Presumably that is why his career took off so fast. He only stumbled into acting by chance (he says, though I'm not sure I believe him) in 1968, when he accompanied a friend to an audition at the Unity Theatre and was drinking in the bar when someone said, 'You're next', and pushed him onstage. He felt comfortable the minute he got there: 'I felt as if I was at home. I'd always painted and written and been quite arty, I suppose, or creative. But it's so lonely. And all of a sudden there was other people in the playground.'

Up till then he'd been a porter, nightclub bouncer, fruitpicker on a kibbutz, circus fire-eater, window cleaner - he had no particular ambition, he just wanted a good time. But then he got the part at the Unity Theatre, got an agent, and within two years was acting with John Gielgud in "Veterans."

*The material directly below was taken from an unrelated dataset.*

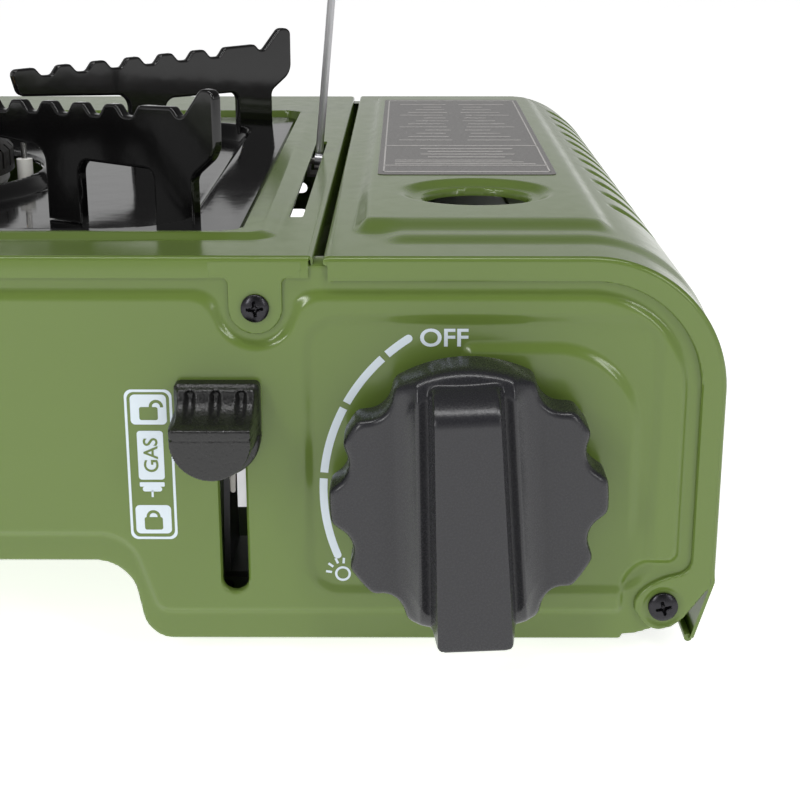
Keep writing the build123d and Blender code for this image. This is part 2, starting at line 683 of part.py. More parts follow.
def control_knob():
    """Scalloped dial with a raised finger grip between two ridges."""
    disc = Circle(KNOB_RADIUS)
    for angle in (40, 72, 108, 144):
        for side in (-1, 1):
            heading = radians(90 + side * angle)
            reach = KNOB_RADIUS + 2.2
            disc -= Pos(reach * cos(heading), reach * sin(heading)) * Circle(5.2)
    knob = slab_y(disc, KNOB_FACE, KNOB_BACK)
    knob -= rod((0, KNOB_BACK - 5.5, 0), (0, KNOB_BACK + 1, 0), 25.0)
    knob += rod((0, KNOB_FACE + 1, 0), (0, FRONT - 1.0, 0), 7.5)
    grip = rounded((-7.6, -28.2, 2.0), (7.6, -28.2, 2.0), (6.5, 25.4, 1.5), (-6.5, 25.4, 1.5))
    side_view = [(KNOB_FACE + 1, -40), (GRIP_FACE, -40), (GRIP_FACE, 19), (KNOB_FACE + 1, 26)]
    wedge = make_face(Polyline(*side_view, close=True))
    knob += slab_y(grip, GRIP_FACE, KNOB_FACE + 1) & slab_x(wedge, -20, 20)
    for crest in (-9.8, 9.8):
        ridge = rectangle(crest - 1.4, crest + 1.4, -26.0, 26.0, 1.2)
        knob += slab_y(ridge, KNOB_FACE - 3.2, KNOB_FACE + 1)
    knob = Pos(KNOB[0], 0, KNOB[1]) * Rot(0, -KNOB_REST_TILT, 0) * knob
    socket = rod((KNOB[0], KNOB_FACE + 2.0, KNOB[1]), (KNOB[0], FRONT, KNOB[1]), SPINDLE)
    return knob - (socket - block(100, 135, KNOB_FACE, FRONT - 2.0, KNOB[1] + 2.6, KNOB[1] + 6))


def d_shape(x, top, bottom, half_width):
    """Flat-topped face with a round lower end."""
    straight = rectangle(x - half_width, x + half_width, bottom + half_width - 1, top, 0.9)
    return straight + Pos(x, bottom + half_width) * Circle(half_width)


def fuel_lever_knob():
    base = slab_y(d_shape(LEVER_KNOB_X, LEVER_KNOB_TOP, 43.2, 8.9), FRONT - 4.4, FRONT - 0.6)
    shelf = slab_y(d_shape(LEVER_KNOB_X, 57.3, 47.0, 8.4), FRONT - 15.5, FRONT - 4.4)
    points = [(4.4, 56), (4.4, 62.5), (8.0, 58.6), (14.5, 57.0), (14.5, 56)]
    slope = make_face(Polyline(*[(FRONT - out, z) for out, z in points], close=True))
    knob = base + shelf + slab_x(slope, LEVER_KNOB_X - 8.0, LEVER_KNOB_X + 8.0)
    columns = [LEVER_KNOB_X + step * 5.2 for step in (-1, 0, 1)]
    grooves = [rod((at, FRONT - 8.5, 64.0), (at, FRONT - 9.6, 57.4), 1.2) for at in columns]
    x = SLOT[0]
    return knob - grooves - block(x - 2.0, x + 2.0, FRONT - 3.6, FRONT, 46.5, 54.0)


def lever_slider():
    """Steel slide behind the panel: stem through the slot, guided plate, pin for the crank."""
    x = SLOT[0]
    y, z = CRANK_PIVOT
    pin_z = z + LEVER_TRAVEL / 2
    pin_y = y - CRANK_REACH
    stem = block(x - 2.0, x + 2.0, FRONT - 3.6, FRONT + 4.0, 46.5, 54.0)
    plate = block(58.2, 75.8, FRONT + 2.4, FRONT + 4.0, 44.0, 60.0)
    plate += block(67.8, 75.8, FRONT + 2.4, FRONT + 4.0, 34.3, 46.0)
    ear = block(71.0, 73.0, FRONT + 4.0, pin_y + 4, pin_z - 5, pin_z + 5)
    pin = rod((64.0, pin_y, pin_z), (71.5, pin_y, pin_z), 2.0)
    return stem + plate + ear + pin


def lever_guide_rails():
    rails = []
    for x0, x1, grip in ((55.4, 57.9, 60.0), (76.1, 78.6, 74.0)):
        wall = block(x0, x1, FRONT + SHEET, FRONT + 6.0, 8.5, 70.0)
        rear_lap = block(min(x0, grip), max(x1, grip), FRONT + 4.3, FRONT + 6.0, 8.5, 70.0)
        front_lap = block(min(x0, grip), max(x1, grip), FRONT + SHEET, FRONT + 2.1, 8.5, 70.0)
        rails.append(wall + rear_lap + front_lap)
    return rails


def bell_crank():
    """Slotted two-arm crank that turns the lever's drop into the pusher's stroke."""
    y, z = CRANK_PIVOT
    half = radians(CRANK_SWING / 2)
    hub = Circle(6.0)
    front = Pos(-16.3, 0) * RectangleRounded(40.6, 8.0, 3.4)
    front -= Pos(-CRANK_REACH - 1.6, 0) * SlotCenterToCenter(3.2, 4.8)
    upper = Pos(0, 7.0) * RectangleRounded(9.0, 22.0, 4.0)
    upper -= Pos(0, CRANK_LIFT + 0.7) * Rot(0, 0, 90) * SlotCenterToCenter(2.2, 5.0)
    face = hub + front + upper - Circle(2.5 + RUNNING)
    return slab_x(Pos(y, z) * Rot(0, 0, -degrees(half)) * face, 65.4, 68.4)


def crank_pin():
    y, z = CRANK_PIVOT
    return rod((61.0, y, z), (72.6, y, z), 2.5) + rod((60.0, y, z), (61.0, y, z), 4.0)


def crank_bracket():
    y, z = CRANK_PIVOT
    low = FLOOR
    cheek = rounded((y - 11, low, 0.4), (y + 11, low, 0.4), (y + 5, z + 5, 4.0), (y - 5, z + 5, 4.0))
    cheek -= Pos(y, z) * Circle(2.5)
    cheeks = slab_x(cheek, 61.0, 62.4) + slab_x(cheek, 71.2, 72.6)
    return cheeks + block(61.0, 72.6, y - 11, y + 11, low, low + 1.4)


def push_rod():
    y = CRANK_PIVOT[0] + PUSHER_TRAVEL / 2
    bar = block(*ROD_X, y - 12, 131.0, ROD_Z - 3, ROD_Z + 3)
    cross = block(ROD_X[0], 128.0, 128.6, 131.0, ROD_Z - 3, ROD_Z + 3)
    pin = rod((63.6, y, ROD_Z), (ROD_X[0] + 1, y, ROD_Z), 2.0)
    return bar + cross + pin


def pusher_plate():
    x, z = CANISTER
    plate = slab_y(Pos(x, z) * Circle(20.0), 126.4, 128.6)
    return fillet(plate.edges().filter_by(GeomType.CIRCLE).sort_by(Axis.Y)[0], 1.0)


def pusher_guides():
    guides = []
    x0, x1 = ROD_X
    window = (x0 - GAP, x1 + GAP, ROD_Z - 3 - GAP, ROD_Z + 3 + GAP)
    for y in (-22.0, 92.0):
        plate = slab_y(rectangle(69.0, 83.4, ROD_Z - 8, ROD_Z + 8, 0.5), y, y + 2.4)
        guides.append(plate - block(*window[:2], y - 1, y + 4, *window[2:]))
    return guides


def stay_axis():
    return cos(radians(STAY_LEAN)), 0.0, -sin(radians(STAY_LEAN))


def along_stay_axis(distance):
    return tuple(p + distance * a for p, a in zip(STAY_PIVOT, stay_axis()))


def wire_stay():
    """Straight wire with an eye at its foot, leaning a little to the right."""
    x, y, z = STAY_PIVOT
    lean = radians(STAY_LEAN)
    tip = (x + STAY_LENGTH * sin(lean), y, z + STAY_LENGTH * cos(lean))
    shaft = rod(STAY_PIVOT, tip, STAY_WIRE)
    shaft = fillet(shaft.edges().filter_by(GeomType.CIRCLE).sort_by(Axis.Z)[-1], 0.8)
    eye = rod(along_stay_axis(-STAY_WIRE), along_stay_axis(STAY_WIRE), 2.4)
    return shaft + eye - rod(along_stay_axis(-3), along_stay_axis(3), 0.95 + RUNNING)


def stay_pin():
    return rod(along_stay_axis(-3.6), along_stay_axis(3.6), 0.95)


def stay_bracket():
    _, y, _ = STAY_PIVOT
    bracket = block(75.6, 82.0, y - 4, y + 4, 83.4, TOP - SHEET)
    bracket -= block(76.4, 81.2, y - 5, y + 5, 84.2, TOP)
    return bracket - rod(along_stay_axis(-4.5), along_stay_axis(4.5), 0.95)


def write(name, shapes):
    shapes = shapes if isinstance(shapes, list) else [shapes]
    solids = [solid for shape in shapes for solid in shape.solids()]
    export_step(Compound(children=solids) if len(solids) > 1 else solids[0], f"parts/{name}.step")


PIECES = {
    "front_panel": front_panel,
    "rear_panel": rear_panel,
    "base_tray": base_tray,
    "short_rubber_feet": lambda: feet(False),
    "tall_rubber_feet": lambda: feet(True),
    "top_deck": top_deck,
    "deck_screws": deck_screws,
    "partition": partition,
    "drip_pan": drip_pan,
    "burner_support": burner_support,
    "burner_bowl": burner_bowl,
    "mixing_tube": mixing_tube,
    "burner_head": burner_head,
    "burner_cap": burner_cap,
    "burner_screw": burner_screw,
    "gas_jet": gas_jet,
    "gas_pipe": gas_pipe,
    "jet_bracket": jet_bracket,
    "regulator_body": regulator_body,
    "diaphragm_cap": diaphragm_cap,
    "canister_guide_plate": canister_guide_plate,
    "regulator_screws": regulator_screws,
    "canister_seal": canister_seal,
    "canister_cradle": canister_cradle,
    "heat_plate": heat_plate,
    "igniter_cam": igniter_cam,
    "valve_spindle": valve_spindle,
    "control_knob": control_knob,
    "piezo_igniter": piezo_igniter,
    "piezo_plunger": piezo_plunger,
    "electrode_ceramic": electrode_ceramic,
    "electrode_tip": electrode_tip,
    "electrode_bracket": electrode_bracket,
    "ignition_wire": ignition_wire,
    "canister_cover": canister_cover,
    "cover_label": cover_label,
    "cover_pivot_screws": cover_pivot_screws,
    "fuel_lever_knob": fuel_lever_knob,
    "lever_slider": lever_slider,
    "lever_guide_rails": lever_guide_rails,
    "bell_crank": bell_crank,
    "crank_pin": crank_pin,
    "crank_bracket": crank_bracket,
    "push_rod": push_rod,
    "pusher_plate": pusher_plate,
    "pusher_guides": pusher_guides,
    "wire_stay": wire_stay,
    "stay_pin": stay_pin,
    "stay_bracket": stay_bracket,
}

for name, make in PIECES.items():
    write(name, make())

ARMS = {
    "pot_support_right_rear": (ARM_ANGLE_REAR, ARM_SHIFT),
    "pot_support_left_rear": (180 - ARM_ANGLE_REAR, -ARM_SHIFT),
    "pot_support_left_front": (180 + ARM_ANGLE_FRONT, ARM_SHIFT),
    "pot_support_right_front": (-ARM_ANGLE_FRONT, -ARM_SHIFT),
}
for name, (angle, shift) in ARMS.items():
    write(name, pot_support(angle, shift))
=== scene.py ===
import math

import bpy
import numpy as np
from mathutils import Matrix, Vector


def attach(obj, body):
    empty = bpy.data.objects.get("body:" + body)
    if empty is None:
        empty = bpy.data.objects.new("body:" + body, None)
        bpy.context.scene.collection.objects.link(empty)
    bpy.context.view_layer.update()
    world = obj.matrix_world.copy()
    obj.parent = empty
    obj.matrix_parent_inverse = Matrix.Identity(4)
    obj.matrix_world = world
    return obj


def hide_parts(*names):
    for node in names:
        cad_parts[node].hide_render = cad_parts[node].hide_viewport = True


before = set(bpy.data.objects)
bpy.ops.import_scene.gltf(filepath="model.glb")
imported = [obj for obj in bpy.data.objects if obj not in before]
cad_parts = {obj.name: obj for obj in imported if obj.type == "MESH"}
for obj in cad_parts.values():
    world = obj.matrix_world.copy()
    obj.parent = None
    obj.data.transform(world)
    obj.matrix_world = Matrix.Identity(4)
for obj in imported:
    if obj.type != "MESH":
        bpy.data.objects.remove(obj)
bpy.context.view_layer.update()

# Lengths are millimetres in the CAD frame, with +Z up and the control panel facing -Y.
FRONT, REAR, LEFT, RIGHT, TOP = -127.0, 148.6, -171.0, 171.0, 90.0
SHEET = 0.8                    # sheet thickness shown at edges and holes
MM = 0.001


# ---------------------------------------------------------------- materials

def new_material(name):
    material = bpy.data.materials.new(name)
    material.use_nodes = True
    tree = material.node_tree
    return material, tree, tree.nodes["Principled BSDF"]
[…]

In the beginning, he was totally committed to theatre: 'Everything was thea-taw. Telly and films were for the scallywags. But then I noticed that anybody who had made a telly or a film always got the best parts, regardless of talent! So I thought, "Oh, I'm going to get a telly, that'll guarantee me a job in theatre for life." But then once I got in front of a camera, I got interested in the lenses, and I got talking to this cameraman who became a mate, and he said, "I'll change the lenses", and I started to see what lenses can do.'

He learned about acting, he says, not from watching other actors but from studying women. 'Men are completely emotionally dishonest, whereas women have an emotional honesty which is extraordinary. And drama is about private moments, it's about the things you don't see in the street, and men don't show that. So I decided to watch women. I became a stalker, I suppose! It's got nothing to do with femininity, it's to do with emotional honesty. If you go home one night and there's champagne on the table with your dinner and she's done up but she's pissed off, you know it. You know where you are with a woman. You don't know with blokes. And that's basically how I learned to act - just watching women.'

But he also got two useful pieces of advice early in his career. One was from John Gielgud, who told him how to maximise the impact of a particular line by stepping back, counting to two and then delivering it - and it worked. 'I got a round every night! So every thing I've ever done since, there's been a line where I've stepped back two paces, counted two - and got fuck all! It was just that line, and he knew it. His timing was immaculate, absolutely extraordinary.' The other piece of advice came from Burt Lancaster, when they were making Zulu Dawn - 'a most appalling film' - in Africa. 'There was this scene where Burt came up in the middle of the night on a white horse, and I had this great speech and I thought, "I'm working with Burt Lancaster!" And I was giving it the bullshit. And he turned round to the director and said, "Give me five", and got down from the horse. "Come with me, lunatic. The aim of the game is that", and he frames a close-up with his hands. "Stick your hands in your pockets and just say the fucking lines." He said, "Watch Barbara Stanwyck - she's the master, she never moves." And she doesn't. It's incredible, she just stands there and the camera goes in and in and in - and then when you get there, it's all going on.'

Hoskins has directed a couple of films, the toe-curlingly sentimental The Raggedy Rawney, which he wrote himself, and a children's film called Rainbow. But directing, he knows, is not his metier: 'I just got fandangled into it.' He much prefers acting: 'Being an actor is the best job in the world - you're pampered, you just have to walk into make-up and everyone says, "Would you like a cup of tea?" and I love all that.' He knows the business has been good to him, that he might have ended up a window cleaner without it. But at the moment he is turning work down and giving himself a long rest. 'I really don't want to work. I'm just tired. I've done two years of back to back to back in places like Bosnia, Borneo, Poland - not the best locations - and I've had a ball but now I'm just empty and tired and I want to spend time with my family.' He'll be 60 next year. Perhaps it's time for a good long rethink of his career, and finding some better substitute for the cold-bum test.